Example Program: dbopen.c - An example program from your book on p. 432. It just opens and closes a db. Observe how the file test.db gets created in the current working directory. You can use the file command to see what kind of file it is.
Both adding and editing a record is done with the put accessor, described in your book on p. 436. If you set a value for a key that already exists, the old value will be overwritten. You can specify R_NOOVERWRITE as the flags value if you don't want to overwrite the value.
Example Program: dbput.c - A program that uses the put method to add the same values that we added in hash.
To list all the records in a db you use the seq accessor, described in your book on p. 434. There are a variety of flags that you can pass seq to control how you will iterate through the records.
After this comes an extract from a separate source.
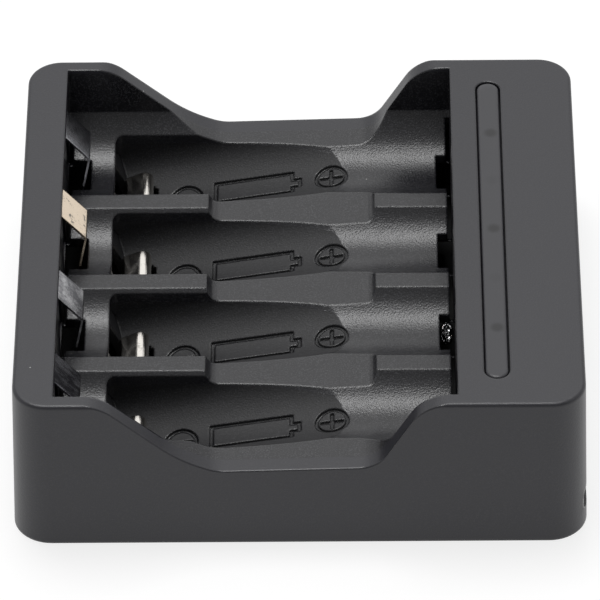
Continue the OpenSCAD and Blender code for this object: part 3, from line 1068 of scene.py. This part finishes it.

The only ones that work with hashes are R_FIRST (get the first record) and R_NEXT (gets successive records).
Example Program: dbseq.c - Iterates through all the records in the test db. (You should run dbput.c before running this one.)
To get just one, specific record you can use get passing it the key of the desired record. See p. 435. Note that the flags parameter is unused.
Example Program: dbget.c - Uses get to retrieve just "Fred" from the db. Also, tries to retrieve a non-existent "Barney" record so you can see it fail.
You can remove a record with del, described in your book on p. 436. (If you're using a BTREE db, you can delete by cursor).
Example Program: dbdel.c - Uses del to remove the Dino record. Also, tries to remove a non-existent "Barney" record so you can see it fail. You can re-run dbput.c to re-add the removed recurd.
Page 433 shows two extra accessors.
First, fd which returns a file descriptor; you would use this primarilly for locking (using flock / fcntl), as the db library does not support any locking by itself.
Next, sync which commits changes to disk. DB files are memory-mapped for more efficient access and synchronize periodically. You can use sync to force synchronization to occurr.
One approach: Just smoosh all the values together in a single string, using some kind of character for the delimiter. IOW, you'd have a value string that looks like:
"value1:value2:value3:value4"Then, when you read the key / value(s), you can just use strtok (or similar) to split them up.
Another approach: The data used for keys and values are just void * types, so you can actually pass whole structs in for either one.
Sleepycat Software - Company that provides commercial support for Berkely DB versions 1, 2, and 3. They also host the official Berkely db documentation.
The man pages for db(3), hash(3), btree(3), and recno(3).
Berkely DB by Sleepycat Software Inc. on Amazon.
Your book, Chapter 23
The Ultimate Flintsones Site includes an episode guide
For this lab, you will make a program that adds, deletes, retrieves and lists records in a Berkely DB database, depending on which command line arguments are passed. A summary of the flags are:
-a KEY VALUE: add a new record -d KEY: delete a record -g KEY: get a single record -l list all records
Save this in a file called dblab.c. The whole file should be about 80 or so lines long, but you will be able to re-use a lot of the code from the previous examples. You can do everything in just the main funciton, you don't need any other functions. (Some of you will want to complicate things by using lots of support functions. Fine, whatever...) Be sure to have a Makefile as well. Put them both in a lab13/ directory.
If you follow the directions above, you can test your program as follows. Note that every line beginning with a $ is something you type at the command-line.
$ ./dblab usage: dblab [option] -a KEY VALUE: add a new record -d KEY: delete a record -g KEY: get a single record -l list all records $ ./dblab -l $ ./dblab -a Fred husband $ ./dblab -l Fred = husband $ ./dblab -a Wilma wife $ ./dblab -l Wilma = wife Fred = husband $ ./dblab -a Dino pet $ ./dblab -l Wilma = wife Dino = pet Fred = husband $ ./dblab -g Dino Dino = pet $ ./dblab -d Dino $ ./dblab -l Wilma = wife Fred = husband $ ./dblab -g Dino No record for "Dino" $ ./dblab -d Dino No such record "Dino"
If your output looks like that, you probably did the program correctly.
Here is a list of the files created in this lab.
Please turn in just the dblab.c file with your name, lab # and class # at the top.